O ecossistema político mudou, ficou mais fluido. Os partidos no Congresso, na sua maioria, não tem identidade clara, são legendas gelatinosas

Sérgio Abranches, para Headline Ideias
#POLÍTICA 10 de mai. de 237 min de leitura
Foi uma mudança estrutural, sistêmica e comportamental que tornou a formação de maiorias no Congresso, particularmente na Câmara dos Deputados, mais difícil e mais cara do ponto de vista de concessões em verbas e cargos. Foto: Daniel Marenco/HDLN
Sérgio Abranches, para Headline Ideias10 de mai. de 237 min de leitura

O governo enfrenta dificuldades no Congresso, não apenas por fragilidades na articulação política. Há outros fatores, antecedentes, que dificultam a governabilidade. Um desses fatores é estrutural, a Câmara tem hoje uma composição em que predominam legendas médias multiplicando os pontos de veto.
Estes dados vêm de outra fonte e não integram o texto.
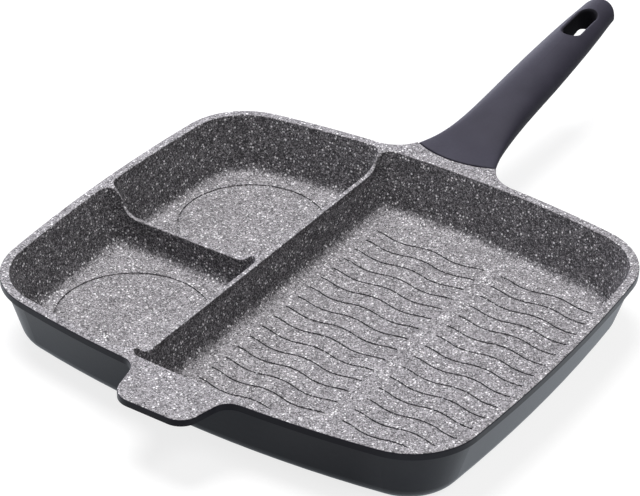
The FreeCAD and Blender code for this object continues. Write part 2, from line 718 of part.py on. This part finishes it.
def oval(share, width, top, widest, under, fullness):
    """A section made of four quarters. Its fullness is ROUND for an ellipse and 1 for square corners."""
    along = size("seat_y") + share * size("handle_length")
    half = width * size("grip_half")
    middle = size("pan_height") + widest * size("grip_height")
    quarters = []
    for side, level, full, climbs in ((1, top, fullness, True), (-1, top, fullness, False),
                                      (-1, under, ROUND, True), (1, under, ROUND, False)):
        reach = (level - widest) * size("grip_height")
        poles = [(side * half, 0), (side * half, full * reach), (side * full * half, reach), (0, reach)]
        curve = Part.BezierCurve()
        curve.setPoles([Vector(x, along, middle + z) for x, z in (poles if climbs else poles[::-1])])
        quarters.append(curve.toShape())
    return Part.Wire(quarters)


def make_handle_blank():
    blank = doc.addObject("Part::Feature", "handle_blank")
    blank.Shape = Part.makeLoft([oval(*row) for row in HANDLE_SECTIONS], True, False, False, 3)
    return finished(blank)


def make_front_block():
    """What is cut off in front of the handle, so that its face follows the seat with the seam between."""
    block = primitive("Part::Box", "front_box", Length="4 * lug_half", Width="seat_radius",
                      Height="2 * pan_height")
    put(block, x="-2 * lug_half", y="rim_half_y")
    drum = primitive("Part::Cylinder", "seat_drum", Radius="seat_radius - seat_gap",
                     Height="2 * pan_height")
    put(drum, y="seat_y + seat_radius")
    return combined("Part::Cut", "front_block", Base=block, Tool=drum)


def make_end_block():
    """What is cut off behind the handle, so that its end is round, square to the handle's slope."""
    middle = "handle_length - handle_end"
    block = primitive("Part::Box", "end_box", Length="4 * handle_end", Width="4 * handle_end",
                      Height="2 * pan_height")
    tilt(block, middle, "-2 * handle_end", "-1 * pan_height")
    drum = primitive("Part::Cylinder", "end_drum", Radius="handle_end", Height="2 * pan_height")
    tilt(drum, middle, "0", "-1 * pan_height")
    return combined("Part::Cut", "end_block", Base=block, Tool=drum)


def make_slot():
    """The hanging slot's space, square to the handle's slope."""
    body = new_body("slot_space")
    sketch = new_sketch(body, "slot_outline")
    half, reach = number("slot_width / 2"), number("(slot_length - slot_width) / 2")
    for side in (1, -1):
        start, turn, end = (Vector(side * x, side * y, 0) for x, y in
                            ((half, reach), (0, reach + half), (-half, reach)))
        sketch.addGeometry(Part.LineSegment(Vector(side * half, -side * reach, 0), start))
        sketch.addGeometry(Part.Arc(start, turn, end))
    for i in range(4):
        sketch.addConstraint(Sketcher.Constraint("Tangent", i, 2, (i + 1) % 4, 1))
    sketch.addConstraint(Sketcher.Constraint("Symmetric", 1, 3, 3, 3, -1, 1))
    sketch.addConstraint(Sketcher.Constraint("PointOnObject", 1, 3, -2))
    hold_radius(sketch, 1, "slot_width / 2")
    hold_at(sketch, 1, 3, "y", "(slot_length - slot_width) / 2")
    doc.recompute()
    padded(body, sketch, "slot", "2 * pan_height", centred=True)
    return tilt(body, "handle_length - slot_back", "0", "0")


def make_handle():
    slot = make_slot()
    fronted = combined("Part::Cut", "handle_front", Base=make_handle_blank(), Tool=make_front_block())
    ended = combined("Part::Cut", "handle_round", Base=fronted, Tool=make_end_block())
    slotted = combined("Part::Cut", "handle_slotted", Base=ended, Tool=slot)
    softened = doc.addObject("Part::Fillet", "handle_softened")
    softened.Base = slotted
    softened.Edges = [(i, radius, radius) for i, radius in handle_edges(slotted.Shape, slot.Shape)]
    finished(softened)
    socket = primitive("Part::Box", "socket", Length="tongue_width + 2 * socket_clearance",
                       Width="tongue_length + tongue_root + socket_clearance",
                       Height="tongue_thickness + socket_clearance")
    tilt(socket, "-1 * tongue_root", "-tongue_width / 2 - socket_clearance", "-tongue_thickness / 2")
    shank_hole = primitive("Part::Cylinder", "shank_hole", Radius="screw_shank / 2 + shank_hole_play",
                           Height="2 * screw_web")
    tilt(shank_hole, "screw_place", "0", "-tongue_thickness / 2 - 1.5 * screw_web")
    counterbore = primitive("Part::Cylinder", "counterbore", Height="lug_boss_depth",
                            Radius="washer_diameter / 2 + counterbore_play")
    tilt(counterbore, "screw_place", "0", "-tongue_thickness / 2 - screw_web - lug_boss_depth")
    fittings = combined("Part::MultiFuse", "handle_hollow", Shapes=[socket, shank_hole, counterbore])
    return combined("Part::Cut", "handle", Base=softened, Tool=fittings)


def handle_edges(shape, slot):
    """The edges round the front face, the slot and the end, each with its rounding."""
    climb = Rotation(Vector(1, 0, 0), size("handle_rise")).multVec(Vector(0, 1, 0))
    start = Vector(0, size("seat_y"), number("pan_height - tongue_drop"))
    front_radius, front_middle = number("seat_radius - seat_gap"), number("seat_y + seat_radius")
    end_radius, end_middle = size("handle_end"), number("handle_length - handle_end")

    def on_front(point):
        spoke = math.hypot(point.x, point.y - front_middle)
        return abs(spoke - front_radius) < SNAP and point.y < front_middle

    def on_end(point):
        return abs(math.hypot(point.x, (point - start).dot(climb) - end_middle) - end_radius) < SNAP

    def on_slot(point):
        return slot.distToShape(Part.Vertex(point))[0] < SNAP

    tests = [(on_front, "handle_edge"), (on_end, "end_rounding"), (on_slot, "slot_rounding")]
    found = []
    for i, edge in enumerate(shape.Edges, start=1):
        places = spots(edge)
        level = max(p.z for p in places) - min(p.z for p in places) < size("slot_width") / 2
        found += [(i, size(radius)) for test, radius in tests
                  if all(test(p) for p in places) and (level or test is not on_slot)]
    return found


# The screw and its washer, which hold the handle from underneath

def make_screw():
    body = new_body("handle_screw")
    sketch = new_sketch(body, "screw_profile", role="XZ_Plane")
    outline = [("0", "-head_height"), ("head_diameter / 2", "-head_height"), ("head_diameter / 2", "0"),
               ("screw_shank / 2", "0"), ("screw_shank / 2", "washer_thickness + screw_web + screw_reach"),
               ("0", "washer_thickness + screw_web + screw_reach")]
    polygon(sketch, [Vector(number(x), number(z), 0) for x, z in outline])
    for i, (x, z) in enumerate(outline):
        if x == "0":
            sketch.addConstraint(Sketcher.Constraint("PointOnObject", i, 1, -2))
        else:
            hold_at(sketch, i, 1, "x", x)
        if z == "0":
            sketch.addConstraint(Sketcher.Constraint("PointOnObject", i, 1, -1))
        else:
            hold_at(sketch, i, 1, "y", z)
    doc.recompute()
    turned = body.newObject("PartDesign::Revolution", "turned")
    turned.Profile = sketch
    turned.ReferenceAxis = (sketch, ["V_Axis"])
    turned.Angle = 360
    finished(turned)
    rounded(body, "head_edge", edges_where(turned.Shape, at_height(-size("head_height"))), "head_rounding")
    arms = [("recess", "recess_span", "recess_width"), ("cross", "recess_width", "recess_span")]
    for name, length, width in arms:
        arm = body.newObject("PartDesign::SubtractiveBox", name)
        arm.setExpression("Length", bound(length))
        arm.setExpression("Width", bound(width))
        arm.setExpression("Height", bound("recess_depth"))
        put(arm, x=f"-({length}) / 2", y=f"-({width}) / 2", z="-head_height")
    return tilt(body, "screw_place", "0", "-tongue_thickness / 2 - screw_web - washer_thickness")


def make_washer():
    body = new_body("handle_washer")
    disc = body.newObject("PartDesign::AdditiveCylinder", "disc")
    disc.setExpression("Radius", bound("washer_diameter / 2"))
    disc.setExpression("Height", bound("washer_thickness"))
    finished(disc)
    hole = body.newObject("PartDesign::SubtractiveCylinder", "hole")
    hole.setExpression("Radius", bound("screw_shank / 2 + shank_hole_play"))
    hole.setExpression("Height", bound("washer_thickness"))
    finished(hole)
    return tilt(body, "screw_place", "0", "-tongue_thickness / 2 - screw_web - washer_thickness")


pieces = {"pan_body": make_pan(), "handle": make_handle(),
          "handle_screw": make_screw(), "handle_washer": make_washer()}
doc.recompute()
for item in doc.Objects:
    if "Invalid" in item.State or "Error" in item.State:
        raise RuntimeError(f"{item.Name}: {item.State}")
os.makedirs("parts", exist_ok=True)
for name, piece in pieces.items():
    piece.Label = name
    if piece.Shape.isNull() or not piece.Shape.isValid() or len(piece.Shape.Solids) != 1:
        raise RuntimeError(f"{name} isn't one valid solid")
    piece.Shape.exportStep(f"parts/{name}.step")
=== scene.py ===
import math

import bpy
from mathutils import Matrix, Vector

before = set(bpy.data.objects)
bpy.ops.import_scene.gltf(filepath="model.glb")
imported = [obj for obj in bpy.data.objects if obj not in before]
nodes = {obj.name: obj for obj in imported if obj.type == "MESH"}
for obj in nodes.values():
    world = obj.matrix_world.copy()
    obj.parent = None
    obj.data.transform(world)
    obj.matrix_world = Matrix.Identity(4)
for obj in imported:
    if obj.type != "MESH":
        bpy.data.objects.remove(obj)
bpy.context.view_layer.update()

# Divided frying pan, dressed for its studio picture. Metres, in the frame's own axes: +Z up, the pan
# stands on z = 0, and +Y points along the handle.

MM = 0.001
WHITE = (1.0, 1.0, 1.0)
scene = bpy.context.scene


# The camera, at the photograph's angle

LENS_MM = 149.1
CAMERA_PLACE = Vector((0.6422, -1.0037, 0.8276))
CAMERA_AZIMUTH = math.radians(32.66)
CAMERA_ELEVATION = math.radians(33.05)
CAMERA_ROLL = math.radians(1.386)


def add_camera():
    data = bpy.data.cameras.new("photo_camera")
    data.lens = LENS_MM
    camera = bpy.data.objects.new("photo_camera", data)
    scene.collection.objects.link(camera)
    level = Vector((math.cos(CAMERA_AZIMUTH), math.sin(CAMERA_AZIMUTH), 0))
    backward = Vector((math.sin(CAMERA_AZIMUTH) * math.cos(CAMERA_ELEVATION),
                       -math.cos(CAMERA_AZIMUTH) * math.cos(CAMERA_ELEVATION),
                       math.sin(CAMERA_ELEVATION)))
    upward = backward.cross(level)
    right = level * math.cos(CAMERA_ROLL) + upward * math.sin(CAMERA_ROLL)
    up = upward * math.cos(CAMERA_ROLL) - level * math.sin(CAMERA_ROLL)
    turn = Matrix((right, up, backward)).transposed().to_4x4()
    camera.matrix_world = Matrix.Translation(CAMERA_PLACE) @ turn
    scene.camera = camera


# Lights: a wide soft one overhead, two bluish cards on the left and a plain one high on the right.
# Each has its place, its width, its power in watts and its colour.

LIGHTS_AIM = Vector((0.0, 0.05, 0.03))
BLUISH = (0.82, 0.84, 1.0)
LIGHTS = {
    "overhead": ((-0.45, 0.1, 2.15), 1.3, 54.0, WHITE),
    "left_card": ((-1.8, -0.3, 0.8), 0.9, 3.5, BLUISH),
    "back_card": ((-1.7, 1.5, 0.3), 1.2, 16.0, BLUISH),
    "right_card": ((1.4, -0.3, 1.9), 0.9, 14.5, WHITE),
}


def add_lights():
    for name, (place, width, power, colour) in LIGHTS.items():
        data = bpy.data.lights.new(name, "AREA")
        data.shape = "DISK"
        data.size = width
        data.energy = power
        data.color = colour
        light = bpy.data.objects.new(name, data)
        light.location = place
        light.rotation_euler = (LIGHTS_AIM - Vector(place)).to_track_quat("-Z", "Y").to_euler()
        scene.collection.objects.link(light)


# Materials

NOISE_DETAIL = 2.0
NOISE_ROUGHNESS = 0.5
MOTTLE_ENDS = (0.3, 0.7)
FLECK_SIZE_POWER = 1.25
FLECK_EDGE = 0.06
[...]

A coalizão é líquida, com maioria de partidos gelatinosos que, no calor da política, se liquefazem.

A fragmentação partidária na Câmara dos Deputados caiu 32% com a proibição de coligações nas eleições proporcionais e elevação da cláusula de barreira. O tamanho médio das bancadas com representação na Câmara, porém, continuou baixo. Saiu de 20, para 22 cadeiras. Este é o paradoxo que a governabilidade enfrenta hoje. A queda da fragmentação não produziu a concentração das representações partidárias suficiente para produzir coalizões mais enxutas e consistentes. Entre os partidos com pelo menos 10 cadeiras, o tamanho médio das bancadas aumentou de 36 para 42 cadeiras.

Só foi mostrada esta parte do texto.